Diana’s death would sadly make her most famous outfits even more iconic and Debicki’s wearing of the Revenge Dress represents a pivotal moment in the new season of The Crown.
“There’s a beautiful kind of symbolism in the fact that it’s black,” the show’s Sidonie Roberts told The Times. “Until this moment we have only ever used the colour black to mark a funeral or someone in mourning. Captured in one dress is the death of a marriage and the death of her relationship with the palace. Everything changed after that.”
Debicki herself says wearing the recreation of the dress while shooting the show felt “very significant and quite powerful, but also it provoked something in me as an actor. I can’t really explain it. It’s pretty incredible that a dress would represent a moment in history, or that this human’s life would represent so much and become so iconic. So that was a big day on set for me!”
Elizabeth Debicki Recalls the “Responsibility” of Recreating the Revenge Dress
For Elizabeth Debicki, nothing’s scarier than revenge – She is sharing which of the royal’s many iconic outfits she was most nervous to take on. And, of course, it’s a fan favorite.
“We all felt the responsibility of the revenge dress because it’s something that everybody wanted to see,” Debicki exclusively told E! News. “It’s an incredibly powerful sartorial moment in the history of fashion. That dress is so emblematic of so many things because it’s so brave and beautiful. But it’s also so tinged with our understanding of what was going on in this person’s life. So the duality of that is really powerful, I think, and we really felt that we had to do it properly.”
Debicki explained that it wasn’t just her feeling the pressure—the costume department also felt a responsibility to recreate the Christina Stambolian dress as closely as they could. Diana’s look inspired the term “revenge dress,” because she wore it on the same night that ITV aired a documentary where her then-estranged husband King Charles III admitted to having an affair with now-wife Queen Consort Camilla.

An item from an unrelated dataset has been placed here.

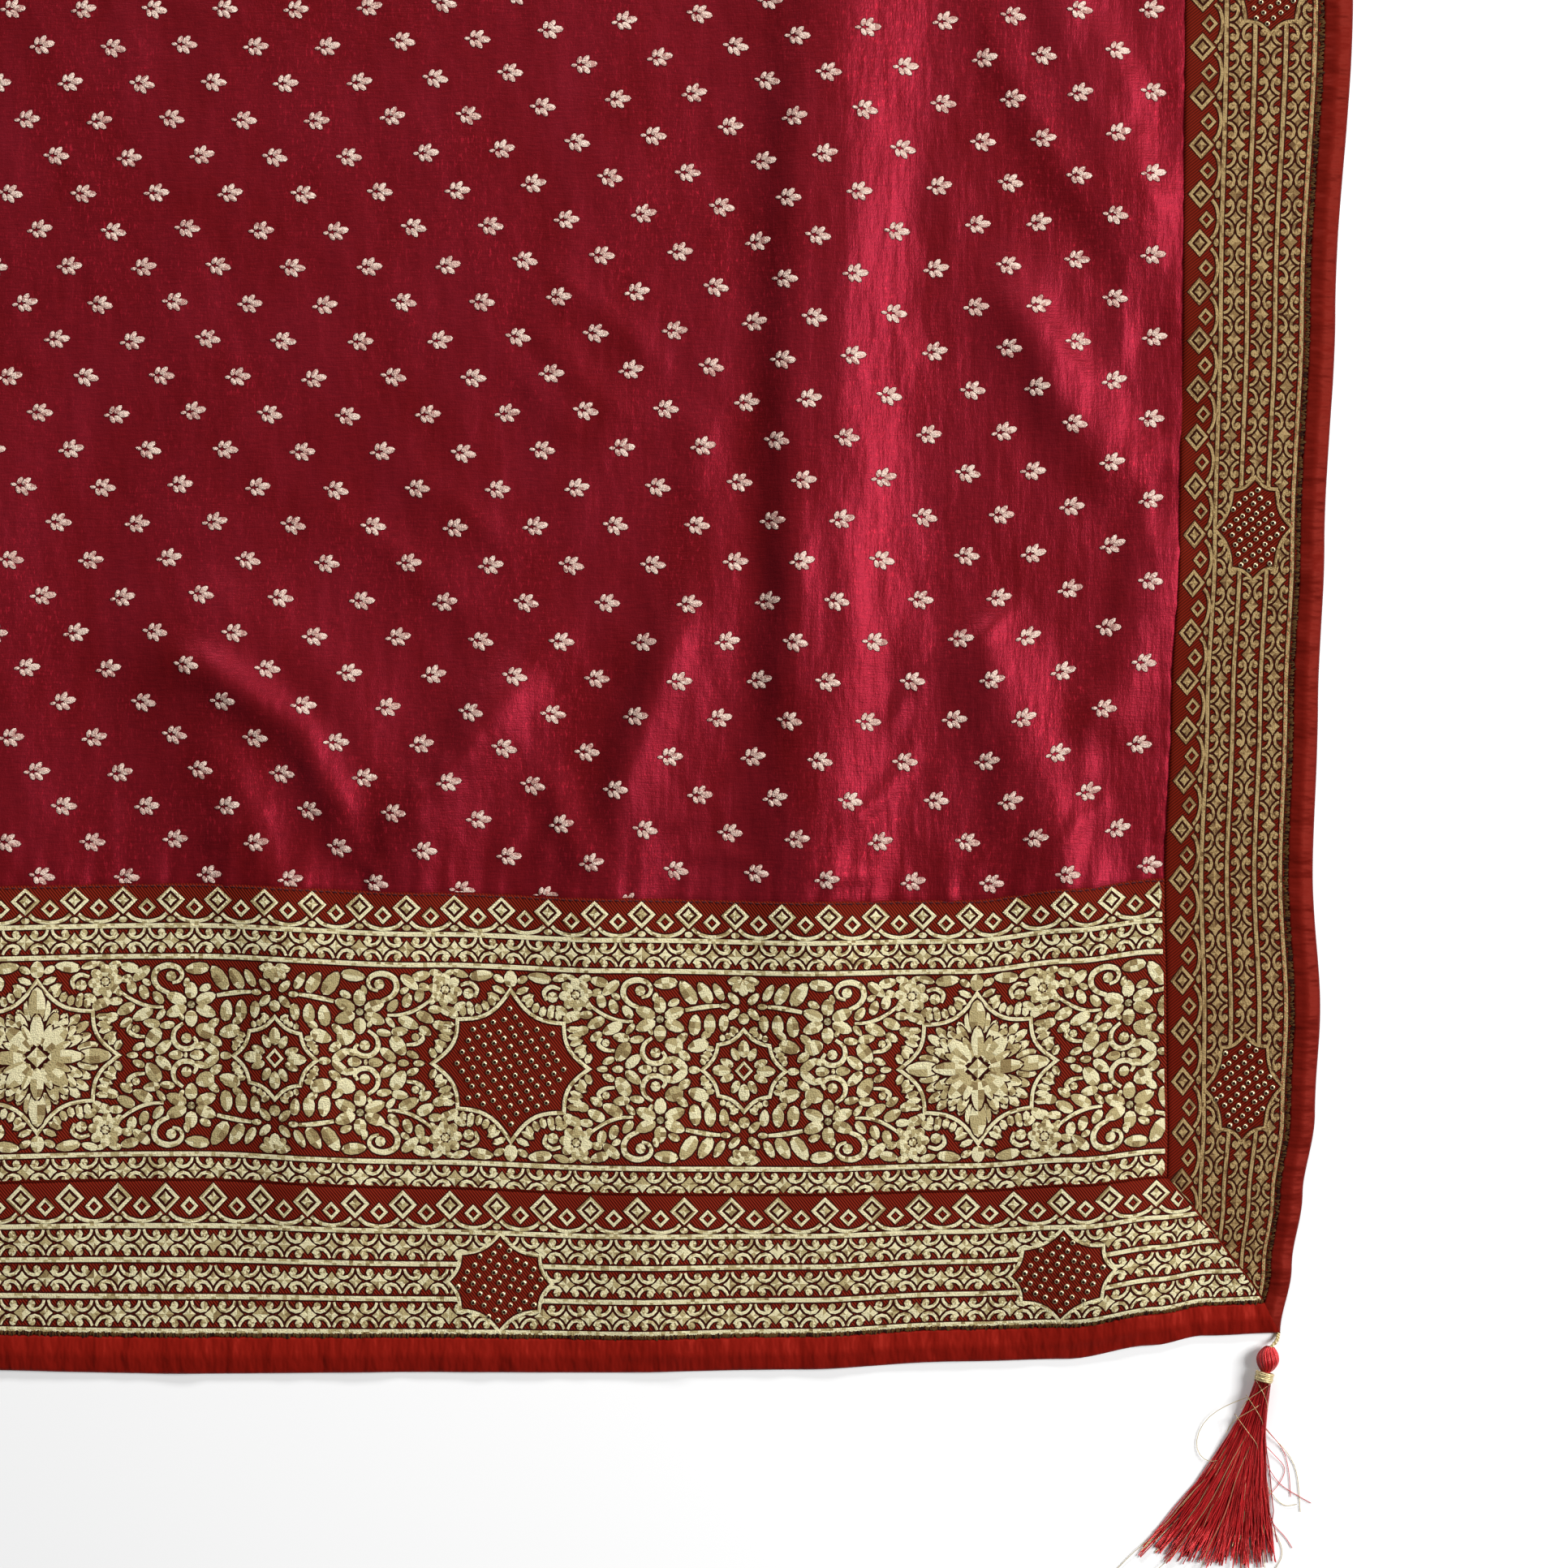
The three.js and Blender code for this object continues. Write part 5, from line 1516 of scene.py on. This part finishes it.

“For me, I just came to the fittings and I put the dress on,” the Great Gatsby alum said. “I think the costume department—that was really a task and there were many, many hours [of work]. Many hours.”
All of this preparation, Debicki explained, went into a particularly memorable day on set at the Serpentine Gallery in Kensington Gardens—the same spot where Diana wore the dress in 1994.
“It’s a powerful dress,” the actress explained. “It’s a totally unique dress too—the structure of it, the shape of it, the look of it—and so I certainly won’t ever forget that day on set. We shot it in the same location that it actually happened, so there was this slightly deep layering of things going on that day.”